DATA PROVIDED:
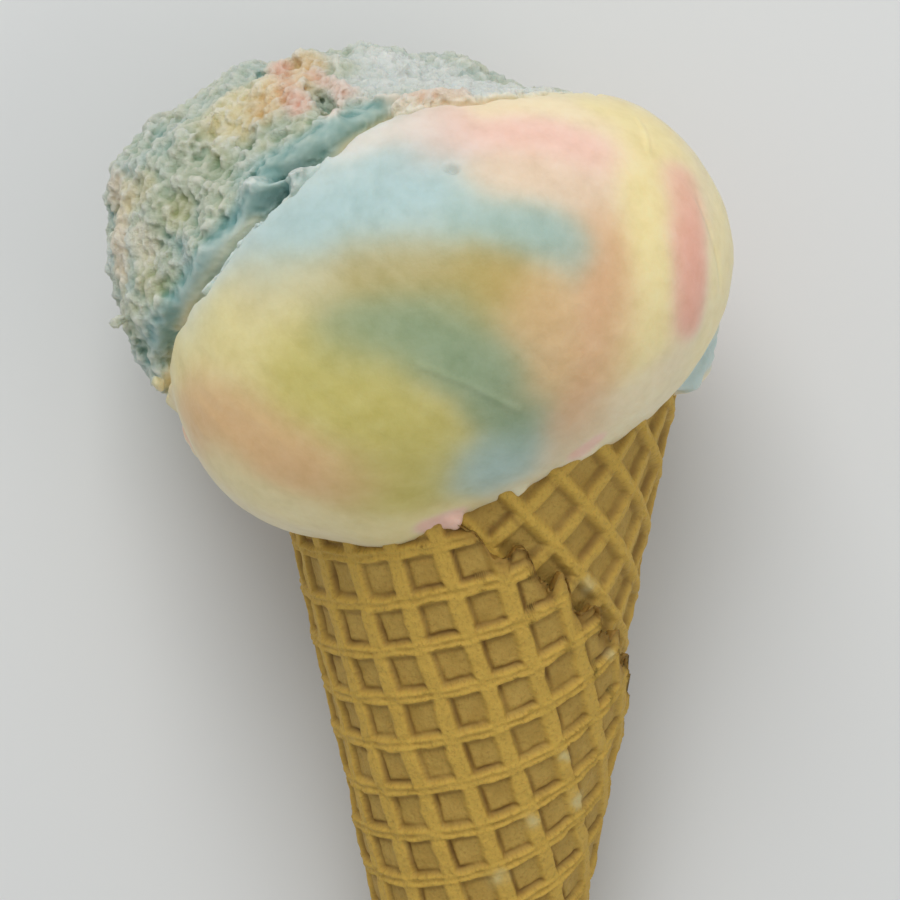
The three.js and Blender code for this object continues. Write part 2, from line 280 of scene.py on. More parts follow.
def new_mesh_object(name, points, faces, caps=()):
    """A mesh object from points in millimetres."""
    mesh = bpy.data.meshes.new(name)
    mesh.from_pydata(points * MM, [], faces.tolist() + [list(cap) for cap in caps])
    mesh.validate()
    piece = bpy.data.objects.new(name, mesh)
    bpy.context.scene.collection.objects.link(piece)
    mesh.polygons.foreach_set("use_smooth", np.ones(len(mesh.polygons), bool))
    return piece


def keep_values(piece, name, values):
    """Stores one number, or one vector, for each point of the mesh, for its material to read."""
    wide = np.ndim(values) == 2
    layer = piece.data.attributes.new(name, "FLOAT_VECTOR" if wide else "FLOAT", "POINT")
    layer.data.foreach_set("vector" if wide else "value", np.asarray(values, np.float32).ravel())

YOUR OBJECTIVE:
Repeat the listing above without any change.

FULL OUTPUT:
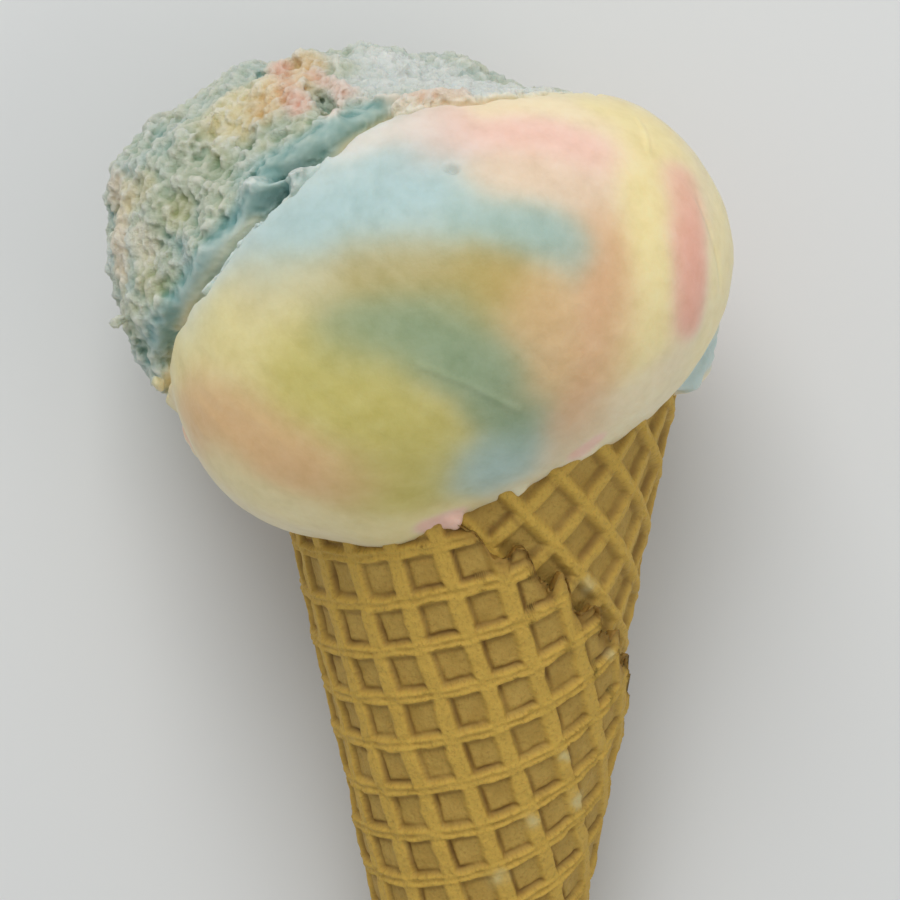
The three.js and Blender code for this object continues. Write part 2, from line 280 of scene.py on. More parts follow.
def new_mesh_object(name, points, faces, caps=()):
    """A mesh object from points in millimetres."""
    mesh = bpy.data.meshes.new(name)
    mesh.from_pydata(points * MM, [], faces.tolist() + [list(cap) for cap in caps])
    mesh.validate()
    piece = bpy.data.objects.new(name, mesh)
    bpy.context.scene.collection.objects.link(piece)
    mesh.polygons.foreach_set("use_smooth", np.ones(len(mesh.polygons), bool))
    return piece


def keep_values(piece, name, values):
    """Stores one number, or one vector, for each point of the mesh, for its material to read."""
    wide = np.ndim(values) == 2
    layer = piece.data.attributes.new(name, "FLOAT_VECTOR" if wide else "FLOAT", "POINT")
    layer.data.foreach_set("vector" if wide else "value", np.asarray(values, np.float32).ravel())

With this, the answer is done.